Don’t Upgrade Yourself – I’ve seen a fair number of actor resumes in my life. I can’t even calculate the percentage of which have obvious attempts at upgrades but it’s a high number. Suddenly that guy with one line has a “Major Supporting Role” in the film. Or the guy who passed by the star in the hallway is a “Guest Star.” Well guess what, the bigger the lie the more likely someone’s going to catch you. Saying you had a Guest Star part on a very successful show when you had a one liner is typically pretty obvious. I’ve seen resumes listing multiple large parts and when you type the name into IMDB maybe one of the parts comes up… as “Waiter #3.” That’s no “Starring” role. And do you know who’s going to catch you every single time if you list that extra work as principle? The casting director. They remember people they hire. And they’ll never be hiring you. And if you say you were a guest star someone just might try to check your quote, they’ll find out you were lying and you’ll get fired before you were even hired. That’d suck.
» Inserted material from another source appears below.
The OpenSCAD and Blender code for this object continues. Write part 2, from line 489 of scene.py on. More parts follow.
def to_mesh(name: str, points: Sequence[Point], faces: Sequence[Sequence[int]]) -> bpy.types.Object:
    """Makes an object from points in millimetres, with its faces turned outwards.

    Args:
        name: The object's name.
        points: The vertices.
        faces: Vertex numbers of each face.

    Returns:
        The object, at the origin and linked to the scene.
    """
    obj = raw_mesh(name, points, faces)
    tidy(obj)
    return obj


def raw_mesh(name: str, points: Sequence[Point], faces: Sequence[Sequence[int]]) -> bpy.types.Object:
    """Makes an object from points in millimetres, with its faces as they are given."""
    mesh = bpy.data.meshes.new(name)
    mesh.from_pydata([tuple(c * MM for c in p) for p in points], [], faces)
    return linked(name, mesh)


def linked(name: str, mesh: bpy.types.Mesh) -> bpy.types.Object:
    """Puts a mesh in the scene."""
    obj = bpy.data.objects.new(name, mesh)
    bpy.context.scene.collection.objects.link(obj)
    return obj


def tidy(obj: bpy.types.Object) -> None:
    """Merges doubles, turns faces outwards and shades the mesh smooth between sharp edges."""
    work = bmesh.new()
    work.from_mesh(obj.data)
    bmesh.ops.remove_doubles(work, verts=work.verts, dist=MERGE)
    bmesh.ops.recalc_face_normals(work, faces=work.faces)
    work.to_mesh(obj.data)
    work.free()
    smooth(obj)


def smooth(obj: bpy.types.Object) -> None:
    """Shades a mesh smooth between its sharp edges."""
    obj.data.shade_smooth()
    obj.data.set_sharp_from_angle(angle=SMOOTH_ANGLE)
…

Move Laterally – Look at my resume and you’ll see the Final Justice part listed as a “Co-Star.” My contract doesn’t say “Co-Star.” In fact, I have no idea where my contract is so I can’t read the actually billing. But I was hired as a “Principle” and that’s the only billing I had. Problem was, it just stood out on my resume as a weird thing next to my other two actual “co-star” roles (as of this writing, just for the record). So I moved myself laterally. I changed it to “Co-Star.” It’s not really a lie, it’s equivalent. If I were hired on any other AFTRA show I’d be billed as a “Co-Star” with that part. I just didn’t know to ask for that when I was starting out. Also, they never ran credits on that show. Uch. How do you know what your billing is supposed to be? Read your contract. The other great time to move laterally is on a feature when you’re booked as a “Featured” part. Technically this means you got paid a day rate and had a line or two. In resume world, this means you were an extra who thinks they could pick themselves out of a crowd. “Featured” is a term that is dead and gone on resumes. It’s been ruined. You’re now a “Principle” or “Featured Principle.” That means you had a line otherwise people think you’re making stuff up. Isn’t that ironic?
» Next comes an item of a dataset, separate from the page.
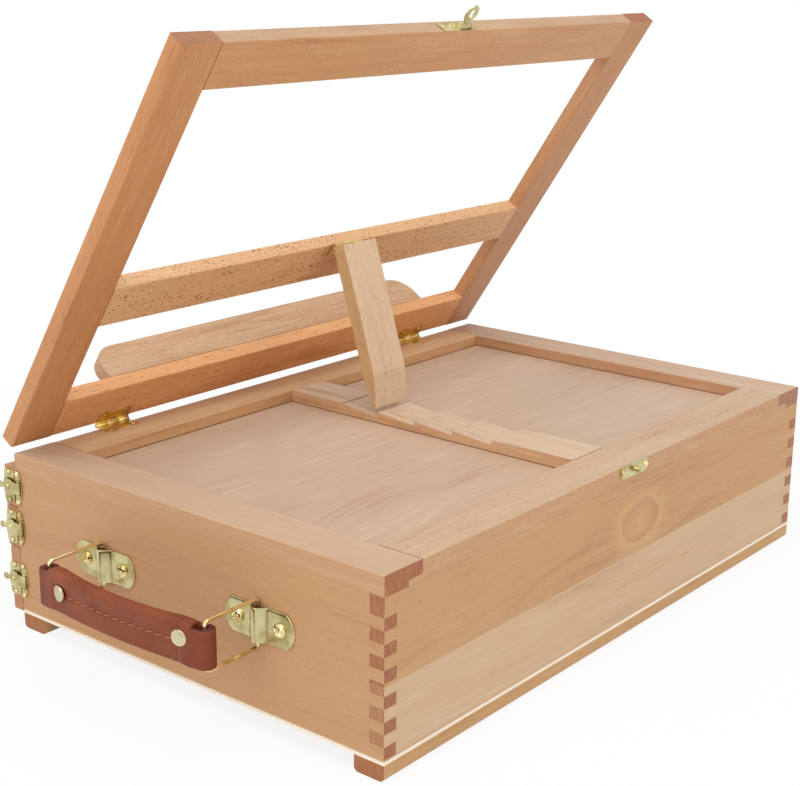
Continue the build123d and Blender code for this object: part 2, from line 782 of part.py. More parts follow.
def drawer_catch(place):
    """The plate on the drawer front's end, with the nub under the flap and its two screws."""
    nub_top = 2 * latch_barrel_r - latch_flap_t - latch_nub_gap
    with BuildPart() as plate:
        with BuildSketch(place):
            with Locations(((catch_inner + catch_outer) / 2, 0)):
                RectangleRounded(catch_outer - catch_inner, catch_height, catch_corner_r)
        extrude(amount=latch_plate_t)
        with BuildSketch(shifted(place, catch_screw_reach, 0, latch_plate_t)):
            Circle(latch_nub_r)
        extrude(amount=nub_top - latch_plate_t)
    screw_planes = [shifted(place, catch_screw_reach, side * latch_screw_spacing / 2, 0)
                    for side in (-1, 1)]
    screws = dome_heads(screw_planes, latch_screw_r, latch_screw_h, latch_plate_t)
    return Compound([plate.part.solid()] + [screw.solid() for screw in screws])


latch_places = [latch_place(low, high) for low, high in front_levels]
save(Compound([latch_base(place) for place in latch_places]), "latch_bases")
for number, place in enumerate(latch_places):
    save(latch_flap(place), f"latch_{number + 1}_flap")
    save(drawer_catch(place), f"drawer_{number + 1}_catch")

case_screws = dome_heads(keeper_screw_planes, keeper_screw_r, keeper_screw_h, keeper_t)
for place in case_hinge_places:
    case_screws += dome_heads(leaf_screw_planes(place, case_leaf_reach, main_barrel_r),
                              small_screw_r, small_screw_h, leaf_t)
for place in latch_places:
    base_screw_planes = [shifted(place, -latch_screw_r - knuckle_gap, side * latch_screw_spacing / 2, 0)
                         for side in (-1, 1)]
    case_screws += dome_heads(base_screw_planes, latch_screw_r, latch_screw_h, latch_plate_t)
save(Compound(case_screws), "case_screws")


# Handle: two brackets, two wire bails and a bowed leather grip
handle_z = case_top - handle_drop
bracket_ys = {"front": handle_y + handle_spacing / 2, "back": handle_y - handle_spacing / 2}


def bracket(place):
    """A bracket plate with the raised channel that the bail's wire turns in."""
    with BuildPart() as plate:
        with BuildSketch(place):
            with BuildLine():
                end = bracket_length / 2
                corner = end - bracket_end_bulge
                Line((-corner, bracket_height / 2), (corner, bracket_height / 2))
                ThreePointArc((corner, bracket_height / 2), (end, 0), (corner, -bracket_height / 2))
                Line((corner, -bracket_height / 2), (-corner, -bracket_height / 2))
                ThreePointArc((-corner, -bracket_height / 2), (-end, 0), (-corner, bracket_height / 2))
            make_face()
        extrude(amount=bracket_t)
        foot = Plane(origin=place.from_local_coords(Vector(0, -bracket_height / 2, 0)),
                     x_dir=place.x_dir, z_dir=place.y_dir)
        with BuildSketch(foot):
            with BuildLine():
                Polyline(
                    (-channel_width / 2, 0),
                    (channel_width / 2, 0),
                    (channel_top_width / 2, -channel_height),
                    (-channel_top_width / 2, -channel_height),
                    close=True,
                )
            make_face()
        extrude(amount=bracket_height)
        with BuildSketch(foot):
            with Locations((0, -wire_axis_out)):
                Circle(wire_r + wire_gap)
        extrude(amount=bracket_height, mode=Mode.SUBTRACT)
    return plate.part


def bail(y):
    """A wire bail: one loop of round wire that stands out of its bracket, with mitred bends."""
    middle_out = (wire_axis_out + bail_reach) / 2
    half_out = (bail_reach - wire_axis_out) / 2 - bail_corner_r
    half_up = bail_height / 2 - bail_corner_r
    points = [Vector(-half_length - middle_out, y, handle_z - half_up - bail_corner_r)]
    for quarter, (side_out, side_up) in enumerate(((1, -1), (1, 1), (-1, 1), (-1, -1))):
        for step in range(bail_corner_steps + 1):
            turn = math.radians(90 * (quarter - 1 + step / bail_corner_steps))
            out = middle_out + side_out * half_out + bail_corner_r * math.cos(turn)
            up = side_up * half_up + bail_corner_r * math.sin(turn)
            points.append(Vector(-half_length - out, y, handle_z + up))
    with BuildPart() as wire:
        with BuildLine() as path:
            Polyline(*points, close=True)
        with BuildSketch(Plane(origin=points[0], z_dir=points[1] - points[0])):
            RegularPolygon(wire_r, wire_sides)
        sweep(path=path.wires()[0], transition=Transition.RIGHT)
    return wire.part


bracket_places = [Plane(origin=(-half_length, y, handle_z), x_dir=(0, 1, 0), z_dir=(-1, 0, 0))
                  for y in bracket_ys.values()]
save(Compound([bracket(place) for place in bracket_places]), "handle_brackets")
bracket_screw_planes = [shifted(place, side * bracket_screw_spacing / 2, 0, 0)
                        for place in bracket_places for side in (-1, 1)]
save(Compound(dome_heads(bracket_screw_planes, bracket_screw_r, bracket_screw_h, bracket_t)),
     "handle_bracket_screws")
save(bail(bracket_ys["front"]), "handle_bail_front")
save(bail(bracket_ys["back"]), "handle_bail_back")

grip_x = -half_length - bail_reach
grip_front = bracket_ys["front"]
grip_back = bracket_ys["back"]
grip_outer_x = grip_x - grip_end_r
grip_inner_x = grip_x + grip_end_r
bow_outer_x = grip_outer_x - grip_bow
bow_inner_x = bow_outer_x + grip_mid_t
with BuildPart() as handle_grip:
    with BuildSketch(Plane.XY.offset(handle_z - grip_height / 2)):
        with BuildLine():
            ThreePointArc((grip_outer_x, grip_back), (bow_outer_x, handle_y), (grip_outer_x, grip_front))
            ThreePointArc((grip_outer_x, grip_front), (grip_x, grip_front + grip_end_r),
                          (grip_inner_x, grip_front))
            ThreePointArc((grip_inner_x, grip_front), (bow_inner_x, handle_y), (grip_inner_x, grip_back))
            ThreePointArc((grip_inner_x, grip_back), (grip_x, grip_back - grip_end_r),
                          (grip_outer_x, grip_back))
        make_face()
        with Locations((grip_x, grip_front), (grip_x, grip_back)):
            Circle(wire_r + grip_bore_gap, mode=Mode.SUBTRACT)
    extrude(amount=grip_height)
    # The strap is narrower in the middle of its length, top and bottom
    narrow_end = handle_spacing / 2 - rivet_inset / 2
    with BuildSketch(Plane.YZ.offset(bow_outer_x - cut_over)):
        for side in (-1, 1):
            edge = handle_z + side * grip_height / 2
            with BuildLine():
                ThreePointArc(
                    (handle_y - narrow_end, edge),
                    (handle_y, edge - side * grip_waist / 2),
                    (handle_y + narrow_end, edge),
                )
                Line((handle_y - narrow_end, edge), (handle_y + narrow_end, edge))
            make_face()
    extrude(amount=grip_inner_x - bow_outer_x + 2 * cut_over, mode=Mode.SUBTRACT)
save(handle_grip.part, "handle_grip")

# The rivets' heads lie on the bowed outer face, square to it
half_span = handle_spacing / 2
bow_r = (half_span ** 2 + grip_bow ** 2) / (2 * grip_bow)
bow_centre_x = bow_outer_x + bow_r
rivet_angle = math.asin((half_span - rivet_inset) / bow_r)
rivet_places = []
for side in (-1, 1):
    normal = Vector(-math.cos(rivet_angle), side * math.sin(rivet_angle), 0)
    seat_point = Vector(bow_centre_x, handle_y, handle_z) + normal * bow_r
    rivet_places.append(Plane(origin=seat_point, x_dir=(0, 0, 1), z_dir=normal))
save(Compound(dome_heads(rivet_places, rivet_r, rivet_head_t, 0)), "grip_rivets")
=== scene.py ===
import json
import math
import random

import bmesh
import bpy
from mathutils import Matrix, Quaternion, Vector


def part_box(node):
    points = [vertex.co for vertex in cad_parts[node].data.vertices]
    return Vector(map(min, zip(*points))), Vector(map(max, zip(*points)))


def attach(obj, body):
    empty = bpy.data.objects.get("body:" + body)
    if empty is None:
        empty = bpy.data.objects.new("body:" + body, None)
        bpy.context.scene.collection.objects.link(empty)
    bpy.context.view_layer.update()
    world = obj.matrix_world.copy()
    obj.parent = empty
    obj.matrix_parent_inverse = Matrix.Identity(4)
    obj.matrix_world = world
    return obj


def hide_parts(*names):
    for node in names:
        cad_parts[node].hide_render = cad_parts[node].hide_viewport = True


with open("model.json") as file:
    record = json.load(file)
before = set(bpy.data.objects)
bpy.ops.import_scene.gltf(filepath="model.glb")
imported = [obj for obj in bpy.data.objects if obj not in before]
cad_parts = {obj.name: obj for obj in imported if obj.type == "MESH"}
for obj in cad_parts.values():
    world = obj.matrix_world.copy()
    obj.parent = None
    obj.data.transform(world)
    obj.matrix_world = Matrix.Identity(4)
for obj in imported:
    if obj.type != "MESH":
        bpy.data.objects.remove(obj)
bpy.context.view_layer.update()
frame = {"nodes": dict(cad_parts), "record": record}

# A table easel box in beech, seen from its handle end and back wall. Metres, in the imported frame:
# +X away from the handle, +Y towards the drawers, +Z up, with the floor at zero.
MM = 0.001
X_AXIS = Vector((1, 0, 0))
Y_AXIS = Vector((0, 1, 0))
Z_AXIS = Vector((0, 0, 1))

# Camera, as fitted to the photograph
CAMERA_PLACE = Vector((-0.750768, -0.587732, 0.400833))
CAMERA_FORWARD = Vector((0.746916, 0.603766, -0.278538))
CAMERA_ROLL_DEG = 0.62
CAMERA_LENS_MM = 68.93
CAMERA_SHIFT = (-0.0190, 0.0088)

# Directions of the open frame and the prop
FRAME_ANGLE = math.radians(56.5)
PROP_LEAN = math.radians(17.5)
UP_FRAME = Vector((0, -math.cos(FRAME_ANGLE), math.sin(FRAME_ANGLE)))
DOWN_PROP = Vector((0, -math.sin(PROP_LEAN), -math.cos(PROP_LEAN)))

# Handle
HANDLE_Z = 63.2 * MM
HANDLE_Y = 2.4 * MM
HALF_SPAN = 62.0 * MM
END_FACE_X = -225.0 * MM
WIRE_R = 1.15 * MM
WIRE_OUT = 1.7 * MM
BAIL_REACH = 39.5 * MM
BAIL_HEIGHT = 27.5 * MM
BAIL_CORNER_R = 2.5 * MM
GRIP_X = END_FACE_X - BAIL_REACH
GRIP_HEIGHT = 22.4 * MM
GRIP_END_R = 5.8 * MM
GRIP_BOW = 5.5 * MM
GRIP_MID_T = 8.5 * MM
GRIP_SWELL = 2.2 * MM
GRIP_WAIST = 0.8 * MM
SEAM_RISE = 1.7 * MM
LEATHER_T = 3.0 * MM


# Colours and node graphs
def linear(red, green, blue):
    """A colour written as 0-255 screen values, as linear RGBA."""
    def channel(value):
        share = value / 255
        return share / 12.92 if share <= 0.04045 else ((share + 0.055) / 1.055) ** 2.4
    return (channel(red), channel(green), channel(blue), 1.0)


class Graph:
    """A short way to write a material's nodes."""

    def __init__(self, name):
        self.material = bpy.data.materials.new(name)
        self.material.use_nodes = True
        self.tree = self.material.node_tree
        self.tree.nodes.clear()
        self.out = self.tree.nodes.new("ShaderNodeOutputMaterial")

    def node(self, kind, inputs=None, **settings):
        made = self.tree.nodes.new(kind)
        for key, value in settings.items():
            setattr(made, key, value)
        for key, value in (inputs or {}).items():
            self.feed(made.inputs[key], value)
        return made

    def feed(self, socket, value):
        if isinstance(value, bpy.types.NodeSocket):
            self.tree.links.new(value, socket)
        else:
            socket.default_value = value

    def math(self, operation, first, second=0.0, third=0.0, clamp=False):
        made = self.node("ShaderNodeMath", {0: first, 1: second, 2: third}, operation=operation,
                         use_clamp=clamp)
        return made.outputs[0]

    def vector(self, operation, first, second=(0, 0, 0)):
        made = self.node("ShaderNodeVectorMath", {0: first, 1: second}, operation=operation)
        return made.outputs["Value" if operation == "DOT_PRODUCT" else "Vector"]

    def noise(self, place, scale, detail=2.0, roughness=0.5, distortion=0.0):
        made = self.node("ShaderNodeTexNoise", {"Vector": place, "Scale": scale, "Detail": detail,
                                                "Roughness": roughness, "Distortion": distortion})
        return made.outputs[0]

    def voronoi(self, place, scale, randomness=1.0):
        made = self.node("ShaderNodeTexVoronoi", {"Vector": place, "Scale": scale,
                                                  "Randomness": randomness})
        return made.outputs["Distance"]

    def ramp(self, factor, stops, smooth=True):
        made = self.node("ShaderNodeValToRGB", {0: factor})
        made.color_ramp.interpolation = "EASE" if smooth else "LINEAR"
        elements = made.color_ramp.elements
        while len(elements) < len(stops):
            elements.new(0.5)
        for element, (position, colour) in zip(elements, stops):
            element.position = position
            element.color = colour if hasattr(colour, "__len__") else (colour, colour, colour, 1)
        return made.outputs[0]

    def mix(self, factor, first, second, blend="MIX"):
        made = self.node("ShaderNodeMix", data_type="RGBA", blend_type=blend)
        self.feed(made.inputs[0], factor)
        self.feed(made.inputs[6], first)
        self.feed(made.inputs[7], second)
        return made.outputs[2]

    def bump(self, height, strength, distance, normal=None):
        made = self.node("ShaderNodeBump", {"Height": height, "Strength": strength,
                                            "Distance": distance})
        if normal is not None:
            self.feed(made.inputs["Normal"], normal)
        return made.outputs[0]

    def surface(self, **inputs):
        shader = self.node("ShaderNodeBsdfPrincipled")
        for key, value in inputs.items():
            self.feed(shader.inputs[key.replace("_", " ")], value)
        self.tree.links.new(shader.outputs[0], self.out.inputs[0])
        return self.material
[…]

A Real Serious Lie – Ok, this last one is beyond anything I’ve ever done. I’ve said time and time again that no one really cares about films and plays they’ve never seen and never heard of. They just see lines on your resume and assume you know something about being on camera or being on stage. There’s nothing that’s going to excite them unless they recognize something from your resume. That means you can completely make up student films, short films, original plays, acting classes and cast yourself in plays you’ve read and know well enough to pass a quiz on. You can, but you shouldn’t. This is where you really can play too much with your resume and head down a dark and dangerous path. I did a few student films in college but how does someone know I didn’t do three more in which I was the lead? Heck, I was in a few plays there that I know like the back of my hand. Who’s to say I didn’t play the lead instead of the guy carrying suitcases? No one would ever catch a single one of those lies and they’d pad my resume quite nicely. Or at least they would have back when that was all I had on my resume. But know I’ve seen directors ask about a random part, just to make conversation. Just make sure you could make something up if need be.
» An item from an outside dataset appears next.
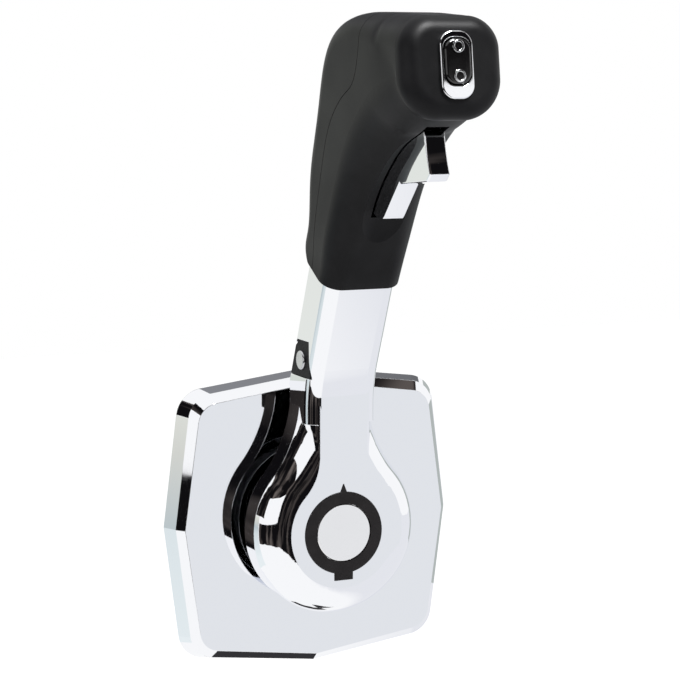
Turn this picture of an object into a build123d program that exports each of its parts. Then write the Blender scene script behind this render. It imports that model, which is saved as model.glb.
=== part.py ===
from build123d import *
from math import acos, asin, atan2, cos, degrees, hypot, pi, radians, sin, sqrt, tan
import os

# Side-mount boat throttle control: a chromed cover plate on a panel, a swinging lever with a
# palm grip, and the sensing mechanism in a housing behind the panel.
# Millimetres. +X to the right, +Z up, the panel is the plane Y = 0 and the lever stands out
# towards -Y. "Out" below is the distance from the panel, so out = -Y. The lever turns about Y.

# ---------------------------------------------------------------- driving dimensions
# cover plate: a barrel outline with a ridge in the middle of each side
plate_half_width = 69.8
plate_corner_x = 62.1
plate_corner_z = 60.7
plate_apex_z = 68.5
plate_corner_radius = 13.0
face_corner_radius = 9.5
rim_lift = 0.4
rim_height = 7.3
plate_height = 11.2
rim_draft_side = 3.4
rim_draft_top = 1.6
bevel_side = 3.1
bevel_top = 3.7
plate_wall = 2.2

# mounting plate and gasket
base_thickness = 4.0
base_inset = 9.0
gasket_height = 2.5
gasket_gap = 1.4
panel_hole_radius = 3.3
panel_hole_inset = 21.8
panel_hole_z = 40.0
cover_post_inset = 14.8
cover_post_z = 54.0
cover_post_radius = 4.0
cover_pin_radius = 2.5
grommet_radius = 4.5
collar_radius = 28.0
collar_out = 19.5
step_radius = 20.0
step_out = 25.0

# lever hub
hub_radius = 38.4
hub_back = 20.0
hub_rim_out = 31.0
hub_shoulder_out = 37.5
hub_shoulder_radius = 34.6
hub_face_out = 42.0
hub_face_radius = 25.0
hub_wall = 3.9
hub_cavity_out = 30.0
hub_boss_radius = 12.0
neck_half_width = 16.2
neck_shoulder_half_width = 14.6
neck_face_half_width = 11.3
neck_flare = 60.0
neck_shoulder_flare = 50.0
neck_face_flare = 25.0
neck_top = 63.5

# lever arm
lean = 23.5
arm_width = 33.0
arm_depth = 22.0
arm_corner = 6.0
arm_rear_corner = 1.5
arm_bend_radius = 45.0
arm_foot = 49.0
arm_heel = 64.0
arm_top = 62.0
rod_out = 47.5
rod_height = 90.0
rod_to_front = 5.0

# access recess in the arm's left flank, measured along and across the lock rod
access_low = 69.5
access_high = 86.0
access_front = 42.0
access_chamfer = 3.0
access_depth = 2.5
access_plug_sunk = 0.5
access_screw_radius = 1.5
access_head_radius = 4.3
seat_slack = 0.05

# screws that clamp both grip shells on the arm
grip_screw_x = 10.0
grip_screw_radius = 2.0
grip_screw_head = 3.8
grip_screw_lengths = (36.0, 54.0)

# main shaft and its bearings
shaft_radius = 7.0
square_width = 9.8
thread_radius = 4.9
washer_thickness = 1.2
washer_radius = 9.0
nut_width = 16.0
nut_height = 3.8
socket_floor = 32.0
rear_journal_radius = 6.0
bush_wall = 2.0
running_fit = 0.03
seat_gap = 0.3
seal_radius = 12.0
seal_thickness = 3.4

# centre button and ring
button_radius = 12.9
button_flange_radius = 14.4
button_top = 42.2
button_travel = 3.0
button_cap = 1.5
pushrod_radius = 2.4
ring_radius = 18.4
ring_inner_radius = 13.1
ring_recess = 1.0
ring_proud = 0.5
pointer_tip_z = 22.0
pointer_half_width = 1.4
tab_width = 8.6
tab_low_z = 21.3

# neutral lock
lock_ring_thickness = 4.0
lock_ring_radius = 31.0
lock_notch_depth = 4.0
lock_rod_radius = 2.5
slide_gap = 0.1
collar_gap = 0.3
lock_bore_radius = 4.2
lock_collar_radius = 3.8
lock_collar_height = 2.0
lock_step = 30.0
guide_length = 10.0
trigger_travel = 4.5
trigger_half_width = 4.5
slot_half_width = 5.0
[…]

Don’t Do That! – I hope you read this paragraph after reading the one before it. Don’t do it. Don’t completely make stuff up on your resume, even if you’ll never get caught. It’s useless, no one cares about these projects. Why be a liar for something unimportant? BUT I’m totally down with making things look as good as possible on your resume. Let’s say you did a staged reading for a class of an original play your friend wrote but never did anything with. Why can’t that part be on your resume under theater? You did the part, it just wasn’t a full show. That short fillm that you shot with your buddies? Put your friend as the director and put that on your resume. You shot it, it’s a film. No one judges an actor by how small the font size is on their resume. A List actor resumes only have their latest, greatest and most famous roles listed anyway. B and C list actors don’t even have their theater listed most of the time. It’s only us working class stiffs. If you only had one liners in student films no one’s going to be upset if you make one of those a lead. The director might get annoyed but if he’s teaching 5th grade in Kansas now, how does that affect you?
Lie as Little as Possible – What we can take away from all my examples is that you should lie as little as humanly possible. Don’t go for any lies that can be caught or pointed out easily (See that guy with an iPhone at your audition? He’s checking your IMDB page and knows you’re lying). Lies should be used only to very lightly massage your resume, never to try to bump it up to the next level. Nothing I’ve suggested here will land you a single extra audition. None will make any perceptible difference in your career. They’re small and they just smooth the way towards getting some real credits that you don’t have to work to pretty up.